#### [Problem details]
Set out each line from the following listing that includes the word "Blender".

CAD and scene scripts:
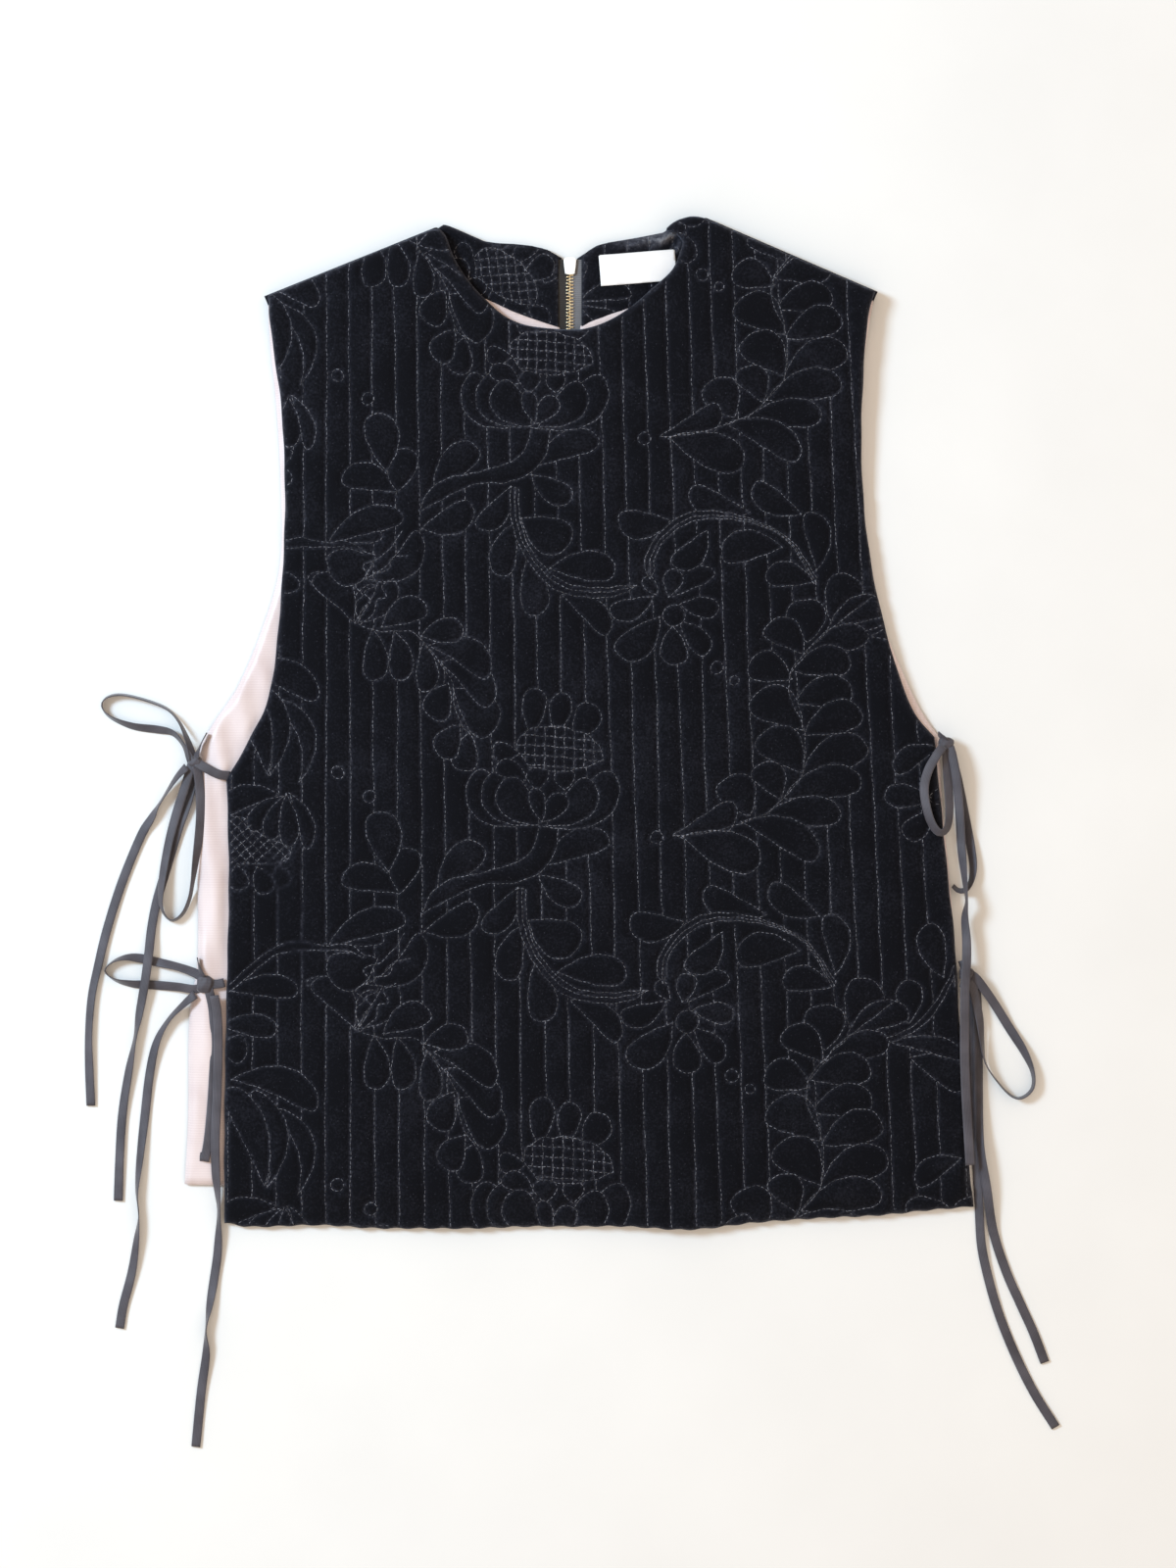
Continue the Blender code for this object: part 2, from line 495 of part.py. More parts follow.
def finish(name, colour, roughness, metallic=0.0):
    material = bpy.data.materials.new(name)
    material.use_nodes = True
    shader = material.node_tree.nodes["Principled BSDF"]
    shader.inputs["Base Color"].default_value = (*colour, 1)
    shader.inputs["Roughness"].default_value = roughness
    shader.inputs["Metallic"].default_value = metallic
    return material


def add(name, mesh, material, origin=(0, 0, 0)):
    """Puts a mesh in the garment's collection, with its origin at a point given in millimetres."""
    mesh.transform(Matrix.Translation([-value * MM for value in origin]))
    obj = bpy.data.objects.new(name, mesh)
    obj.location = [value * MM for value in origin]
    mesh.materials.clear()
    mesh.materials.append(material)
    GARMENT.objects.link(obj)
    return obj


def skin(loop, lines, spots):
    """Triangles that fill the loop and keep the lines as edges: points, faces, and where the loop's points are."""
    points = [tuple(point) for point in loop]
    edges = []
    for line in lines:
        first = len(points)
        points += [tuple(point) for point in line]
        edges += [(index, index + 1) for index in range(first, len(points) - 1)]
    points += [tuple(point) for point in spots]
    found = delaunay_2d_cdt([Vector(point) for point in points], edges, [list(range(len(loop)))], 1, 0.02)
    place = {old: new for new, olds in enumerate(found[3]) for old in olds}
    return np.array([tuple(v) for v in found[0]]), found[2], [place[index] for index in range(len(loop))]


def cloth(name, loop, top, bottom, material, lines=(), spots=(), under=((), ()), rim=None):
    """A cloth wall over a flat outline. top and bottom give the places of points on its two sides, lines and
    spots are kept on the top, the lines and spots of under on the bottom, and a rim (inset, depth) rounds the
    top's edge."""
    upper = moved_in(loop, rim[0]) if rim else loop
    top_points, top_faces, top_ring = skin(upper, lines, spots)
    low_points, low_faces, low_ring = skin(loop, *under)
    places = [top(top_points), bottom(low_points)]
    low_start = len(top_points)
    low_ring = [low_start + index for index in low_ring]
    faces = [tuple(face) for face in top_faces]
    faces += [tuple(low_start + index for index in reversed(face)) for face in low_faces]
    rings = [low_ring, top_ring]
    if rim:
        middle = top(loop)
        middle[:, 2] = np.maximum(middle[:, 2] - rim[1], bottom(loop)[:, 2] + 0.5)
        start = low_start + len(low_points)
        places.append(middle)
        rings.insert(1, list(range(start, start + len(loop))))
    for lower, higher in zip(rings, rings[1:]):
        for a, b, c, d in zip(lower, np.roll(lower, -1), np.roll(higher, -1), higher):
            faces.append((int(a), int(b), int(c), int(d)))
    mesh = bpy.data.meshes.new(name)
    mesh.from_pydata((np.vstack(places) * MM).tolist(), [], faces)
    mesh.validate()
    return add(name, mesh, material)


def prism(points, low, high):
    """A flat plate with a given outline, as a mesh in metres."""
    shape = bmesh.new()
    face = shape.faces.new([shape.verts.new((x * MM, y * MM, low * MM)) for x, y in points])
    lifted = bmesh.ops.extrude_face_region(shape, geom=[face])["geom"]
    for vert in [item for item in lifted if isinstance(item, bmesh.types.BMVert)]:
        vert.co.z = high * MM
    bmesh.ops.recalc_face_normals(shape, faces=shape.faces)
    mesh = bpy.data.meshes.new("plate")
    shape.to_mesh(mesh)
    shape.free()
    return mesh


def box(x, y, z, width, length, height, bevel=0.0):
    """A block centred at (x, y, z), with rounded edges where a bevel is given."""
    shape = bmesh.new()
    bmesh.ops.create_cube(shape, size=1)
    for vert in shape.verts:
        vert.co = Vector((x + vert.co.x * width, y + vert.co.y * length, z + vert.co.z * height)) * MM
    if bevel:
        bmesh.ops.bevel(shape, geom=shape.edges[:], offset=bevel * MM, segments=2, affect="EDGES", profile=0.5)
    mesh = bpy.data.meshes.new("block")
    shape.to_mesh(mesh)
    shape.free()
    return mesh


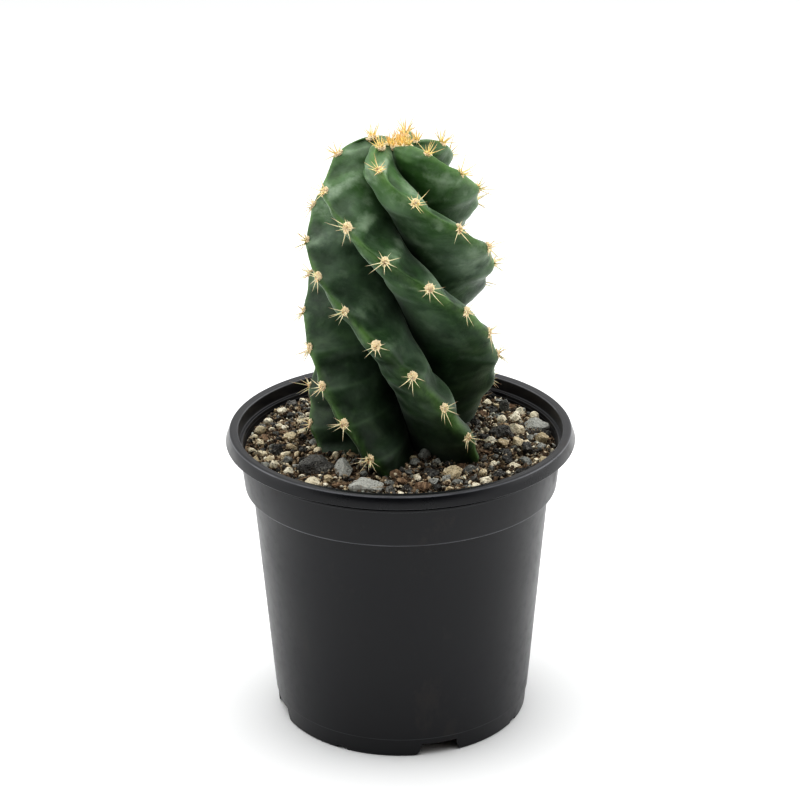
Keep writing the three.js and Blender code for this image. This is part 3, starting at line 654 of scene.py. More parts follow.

#### [Output]
Continue the Blender code for this object: part 2, from line 495 of part.py. More parts follow.
Keep writing the three.js and Blender code for this image. This is part 3, starting at line 654 of scene.py. More parts follow.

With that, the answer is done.